** START OF DATASET RECORDS **
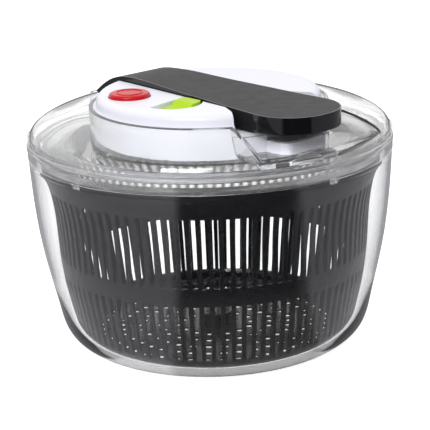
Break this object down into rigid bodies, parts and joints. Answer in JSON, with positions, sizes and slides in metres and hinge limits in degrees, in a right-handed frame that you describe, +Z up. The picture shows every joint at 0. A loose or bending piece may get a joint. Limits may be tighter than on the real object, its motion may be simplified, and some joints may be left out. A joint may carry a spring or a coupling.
{
  "type": "salad spinner",
  "caption": "Salad spinner: clear bowl and lid, dark slotted basket, geared press lever, red stop button and green lock.",
  "frame": {"origin": "centre of the bowl's foot, on the surface it stands on", "axes": "+Z up, the spin axis; +X from the spin axis to the lever's grip"},
  "size_m": [0.26, 0.26, 0.1885],
  "materials": {
    "clear_bowl": "clear polished plastic",
    "clear_lid": "clear polished plastic",
    "clear_cover": "clear plastic with a knurled edge",
    "basket": "dark moulded plastic, semi gloss",
    "white_base": "white plastic, satin",
    "white_cap": "white plastic, fine satin",
    "black_gloss": "black plastic, polished",
    "dark_matte": "dark grey plastic, fine matte texture",
    "red_plastic": "red plastic, gloss",
    "green_plastic": "lime green plastic, satin",
    "gear_plastic": "natural acetal",
    "grey_plastic": "grey plastic",
    "pad_rubber": "soft rubber",
    "steel": "turned steel",
    "spring_steel": "drawn spring wire",
    "brass": "sintered bronze"
  },
  "bodies": {
    "bowl_body": {"bowl": "clear_bowl"},
    "basket_body": {"basket": "basket"},
    "rotor": {"spinning_cover": "clear_cover", "output_hub": "grey_plastic", "hub_screws": "steel", "hub_nut": "steel", "output_shaft": "steel", "shaft_clip": "steel", "clutch_cup": "gear_plastic"},
    "lid": {"lid_shell": "clear_lid", "housing_base": "white_base", "housing_cover": "white_cap", "housing_screws": "steel", "hinge_pin": "steel", "gear_plate": "grey_plastic", "gear_plate_screws": "steel", "shaft_bushes": "brass", "first_axle": "steel", "second_axle": "steel", "return_spring": "spring_steel", "stop_spring": "spring_steel"},
    "lever": {"lever_frame": "black_gloss", "lever_cover": "dark_matte", "lever_screws": "steel", "drive_sector": "gear_plastic", "sector_key": "steel"},
    "rack": {"drive_rack": "gear_plastic"},
    "first": {"first_gear": "gear_plastic"},
    "second": {"second_gear": "gear_plastic"},
    "clutch": {"clutch_pinion": "gear_plastic", "clutch_rollers": "steel"},
    "stop": {"stop_button": "red_plastic", "brake_plunger": "grey_plastic", "brake_pad": "pad_rubber"},
    "lock": {"lock_slider": "green_plastic"}
  },
  "joints": [
    {"name": "lid_lift", "type": "slide", "parent": "bowl_body", "child": "lid", "axis": [0, 0, 1], "range_m": [0, 0.2]},
    {"name": "basket_spin", "type": "hinge", "parent": "bowl_body", "child": "basket_body", "pos_m": [0, 0, 0.0085], "axis": [0, 0, 1], "continuous": true},
    {"name": "cover_spin", "type": "hinge", "parent": "lid", "child": "rotor", "pos_m": [0, 0, 0.15], "axis": [0, 0, 1], "continuous": true},
    {"name": "lever_swing", "type": "hinge", "parent": "lid", "child": "lever", "pos_m": [-0.082, 0, 0.1725], "axis": [0, -1, 0], "range_deg": [0, 32]},
    {"name": "rack_slide", "type": "slide", "parent": "lid", "child": "rack", "axis": [1, 0, 0], "range_m": [0, 0.00655]},
    {"name": "first_spin", "type": "hinge", "parent": "lid", "child": "first", "pos_m": [-0.034, 0.01, 0.165], "axis": [0, 0, 1], "range_deg": [0, 62.56]},
    {"name": "second_spin", "type": "hinge", "parent": "lid", "child": "second", "pos_m": [-0.00885, 0.02231, 0.165], "axis": [0, 0, 1], "range_deg": [-229.39, 0]},
    {"name": "clutch_spin", "type": "hinge", "parent": "lid", "child": "clutch", "pos_m": [0, 0, 0.165], "axis": [0, 0, 1], "range_deg": [0, 688.16]},
    {"name": "stop_press", "type": "slide", "parent": "lid", "child": "stop", "axis": [0, 0, -1], "range_m": [0, 0.0032], "stiffness_N_per_m": 300, "springref_m": -0.001, "deforming": ["stop_spring"]},
    {"name": "lock_slide", "type": "slide", "parent": "lid", "child": "lock", "axis": [0, -1, 0], "range_m": [0, 0.008]}
  ],
  "couplings": [
    {"joint": "cover_spin", "follows": "basket_spin", "ratio": 1},
    {"joint": "rack_slide", "follows": "lever_swing", "m_per_rad": 0.0115},
    {"joint": "first_spin", "follows": "lever_swing", "ratio": 1.9167},
    {"joint": "second_spin", "follows": "lever_swing", "ratio": -7.0278},
    {"joint": "clutch_spin", "follows": "lever_swing", "ratio": 21.083}
  ]
}
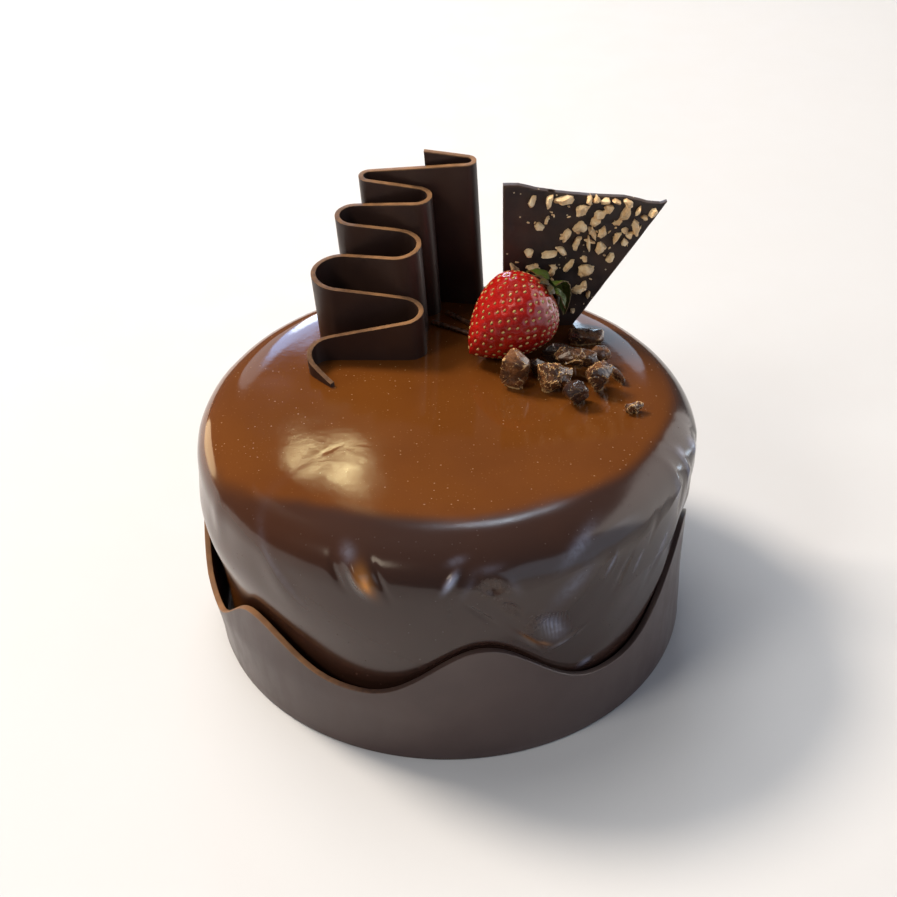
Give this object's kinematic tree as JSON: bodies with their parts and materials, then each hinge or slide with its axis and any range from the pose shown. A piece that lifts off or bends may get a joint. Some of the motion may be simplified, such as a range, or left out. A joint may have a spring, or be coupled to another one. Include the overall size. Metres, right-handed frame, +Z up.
{
  "type": "glazed chocolate cake",
  "caption": "Round uncut chocolate cake with a mirror glaze, a wavy chocolate band round its foot, a folded chocolate ribbon, a nut shard, a strawberry and chocolate chunks.",
  "frame": {"origin": "middle of the cake's flat base, on the surface it stands on", "axes": "+Z up, -Y towards the front where the band's middle crest is, +X towards the strawberry and the chunks"},
  "size_m": [0.1626, 0.1607, 0.1389],
  "materials": {
    "glaze": "mirror glaze",
    "dark_chocolate": "satin",
    "chopped_chocolate": "satin, broken faces",
    "nut_shard": "satin with pale chopped nuts",
    "strawberry": "wet gloss with seeds",
    "leaf": "matte"
  },
  "bodies": {
    "root": {"cake_body": "glaze", "chocolate_band": "dark_chocolate", "chocolate_ribbon": "dark_chocolate", "nut_shard": "nut_shard", "strawberry": "strawberry", "strawberry_leaf_1": "leaf", "strawberry_leaf_2": "leaf", "strawberry_leaf_3": "leaf", "chunk_01": "chopped_chocolate", "chunk_02": "chopped_chocolate", "chunk_03": "chopped_chocolate", "chunk_04": "chopped_chocolate", "chunk_05": "chopped_chocolate", "chunk_06": "chopped_chocolate", "chunk_07": "chopped_chocolate", "chunk_08": "chopped_chocolate", "chocolate_sliver": "chopped_chocolate", "chocolate_slab": "chopped_chocolate", "crumb": "chopped_chocolate", "stick_front": "dark_chocolate", "stick_back": "dark_chocolate"}
  },
  "joints": []
}
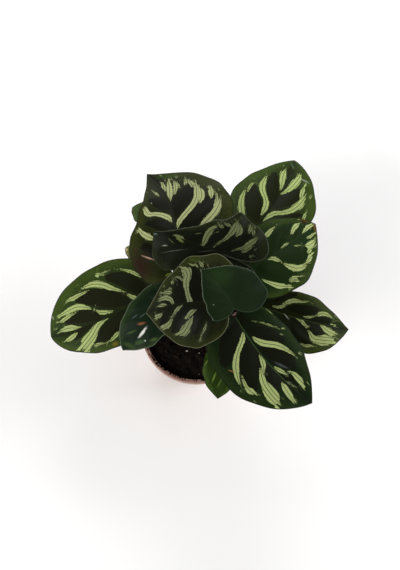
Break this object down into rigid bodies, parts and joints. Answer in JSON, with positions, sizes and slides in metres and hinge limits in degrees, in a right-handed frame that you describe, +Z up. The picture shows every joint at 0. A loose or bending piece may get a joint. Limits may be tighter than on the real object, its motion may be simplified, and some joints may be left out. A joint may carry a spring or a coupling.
{
  "type": "potted calathea",
  "caption": "Low, spreading calathea with broad oval leaves, dark blotches and pale stripes along the veins, in a thin round plastic nursery pot.",
  "frame": {"origin": "middle of the pot's flat underside, on the surface that it stands on", "axes": "+Z up along the pot's axis, +X to the right and +Y to the back as the plant is seen from its front"},
  "size_m": [0.3109, 0.2766, 0.2568],
  "materials": {
    "pot": "thin moulded terracotta-coloured plastic, satin",
    "soil": "dark moist peat compost",
    "leaf": "waxy leaf, dark green blotches and pale stripes above, maroon below",
    "stalk": "smooth pinkish brown leaf stalk"
  },
  "bodies": {
    "root": {"pot": "pot", "soil": "soil", "leaf_left": "leaf", "leaf_left_front": "leaf", "leaf_middle_domed": "leaf", "leaf_crown": "leaf", "leaf_front_right": "leaf", "leaf_front_low": "leaf", "leaf_right": "leaf", "leaf_right_upper": "leaf", "leaf_back_right": "leaf", "leaf_centre_folded": "leaf", "leaf_back_left": "leaf", "leaf_back_left_low": "leaf", "leaf_left_low": "leaf", "leaf_new": "leaf"}
  },
  "joints": []
}
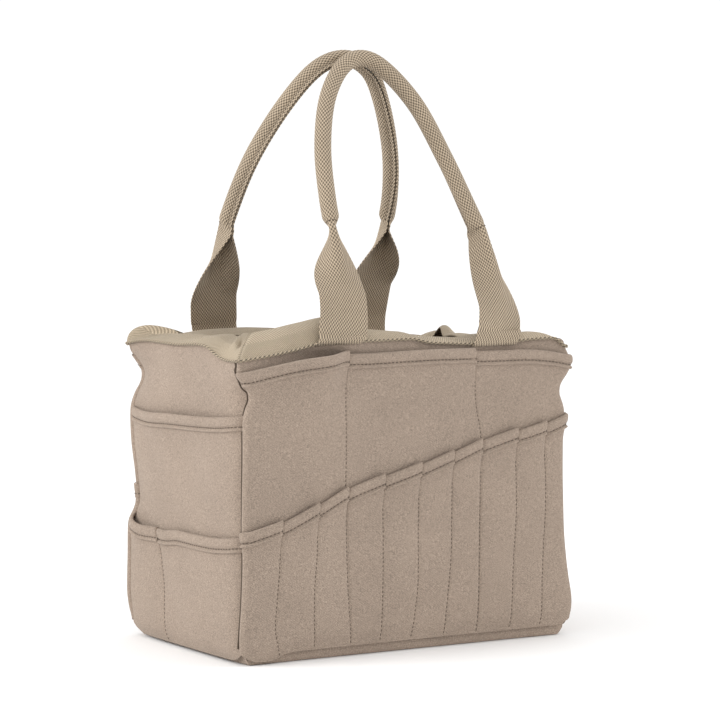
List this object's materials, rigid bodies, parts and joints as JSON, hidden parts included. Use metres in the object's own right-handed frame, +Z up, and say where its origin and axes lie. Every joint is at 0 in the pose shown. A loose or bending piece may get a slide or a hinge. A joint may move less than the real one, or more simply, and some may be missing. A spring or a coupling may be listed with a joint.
{
  "type": "garden tool bag",
  "caption": "Rectangular stand-up canvas bag, open at the top, with pockets on all four sides, a slanted row of tool pockets in front and two rolled webbing handles.",
  "frame": {"origin": "centre of the base's underside, on the surface the bag stands on", "axes": "+Z up, +X along the front to the right, +Y to the back"},
  "size_m": [0.3874, 0.257, 0.5686],
  "materials": {
    "canvas": "brushed cotton twill",
    "base_canvas": "brushed cotton twill",
    "webbing": "woven cotton webbing",
    "herringbone_tape": "herringbone cotton tape",
    "filler_cord": "cotton cord",
    "base_board": "matt"
  },
  "bodies": {
    "bag": {"back_lower_hem": "canvas", "back_lower_pocket": "canvas", "back_panel": "canvas", "back_upper_hem": "canvas", "back_upper_pocket": "canvas", "base_board": "base_board", "base_panel": "base_canvas", "front_panel": "canvas", "front_slant_hem": "canvas", "front_slant_pocket": "canvas", "front_upper_hem": "canvas", "front_upper_pocket": "canvas", "left_end_panel": "canvas", "left_lower_hem": "canvas", "left_lower_pocket": "canvas", "left_middle_hem": "canvas", "left_middle_pocket": "canvas", "right_end_panel": "canvas", "right_lower_hem": "canvas", "right_lower_pocket": "canvas", "right_middle_hem": "canvas", "right_middle_pocket": "canvas", "rim_band": "herringbone_tape"},
    "front_handle": {"front_handle_core": "filler_cord", "front_handle_strap": "webbing"},
    "rear_handle": {"rear_handle_core": "filler_cord", "rear_handle_strap": "webbing"}
  },
  "joints": [
    {"name": "front_handle_swing", "type": "hinge", "parent": "bag", "child": "front_handle", "pos_m": [0, -0.121, 0.292], "axis": [1, 0, 0], "range_deg": [0, 176]},
    {"name": "rear_handle_swing", "type": "hinge", "parent": "bag", "child": "rear_handle", "pos_m": [0, 0.121, 0.292], "axis": [-1, 0, 0], "range_deg": [0, 176]}
  ]
}
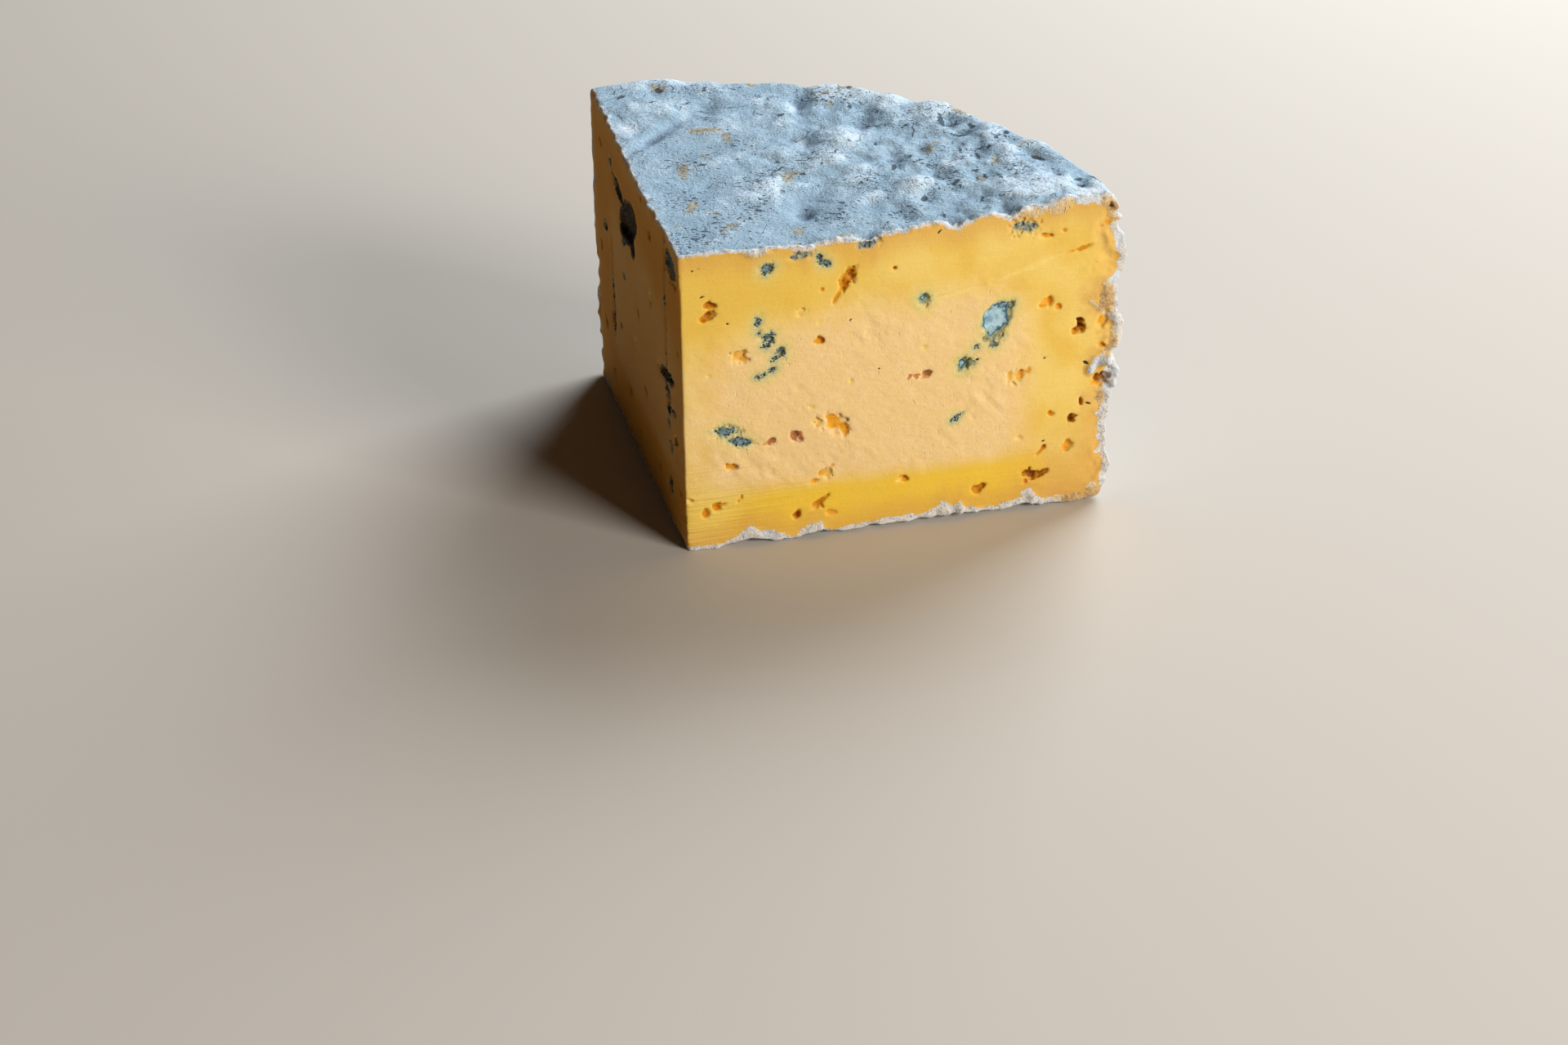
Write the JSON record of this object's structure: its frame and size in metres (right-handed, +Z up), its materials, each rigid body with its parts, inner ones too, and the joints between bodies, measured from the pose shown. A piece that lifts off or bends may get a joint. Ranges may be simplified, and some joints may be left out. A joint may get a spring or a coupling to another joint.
{
  "type": "blue cheese wedge",
  "caption": "Quarter wedge of a blue-veined cheese with a lumpy bloomy rind, upright cut faces with open eyes and mould pockets, and a flat base.",
  "frame": {"origin": "on the base plane, under the middle of the wedge's bounding box", "axes": "+Z up, the front cut face looks towards -Y, the side cut face towards -X, the curved rim towards +X and +Y"},
  "size_m": [0.117, 0.1158, 0.088],
  "materials": {
    "cheese": "waxy yellow-orange paste, paler in the core, with blue-green mould spots and a blue-grey bloomy rind on the top, the rim and the base"
  },
  "bodies": {
    "root": {"cheese_wedge": "cheese"}
  },
  "joints": []
}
** END OF DATASET RECORDS **
Locate the line that contains "Write the JSON", then please quote it and every line after it to the end of the entries above, exactly and with nothing else.

CORRECT ANSWER:
Write the JSON record of this object's structure: its frame and size in metres (right-handed, +Z up), its materials, each rigid body with its parts, inner ones too, and the joints between bodies, measured from the pose shown. A piece that lifts off or bends may get a joint. Ranges may be simplified, and some joints may be left out. A joint may get a spring or a coupling to another joint.
{
  "type": "blue cheese wedge",
  "caption": "Quarter wedge of a blue-veined cheese with a lumpy bloomy rind, upright cut faces with open eyes and mould pockets, and a flat base.",
  "frame": {"origin": "on the base plane, under the middle of the wedge's bounding box", "axes": "+Z up, the front cut face looks towards -Y, the side cut face towards -X, the curved rim towards +X and +Y"},
  "size_m": [0.117, 0.1158, 0.088],
  "materials": {
    "cheese": "waxy yellow-orange paste, paler in the core, with blue-green mould spots and a blue-grey bloomy rind on the top, the rim and the base"
  },
  "bodies": {
    "root": {"cheese_wedge": "cheese"}
  },
  "joints": []
}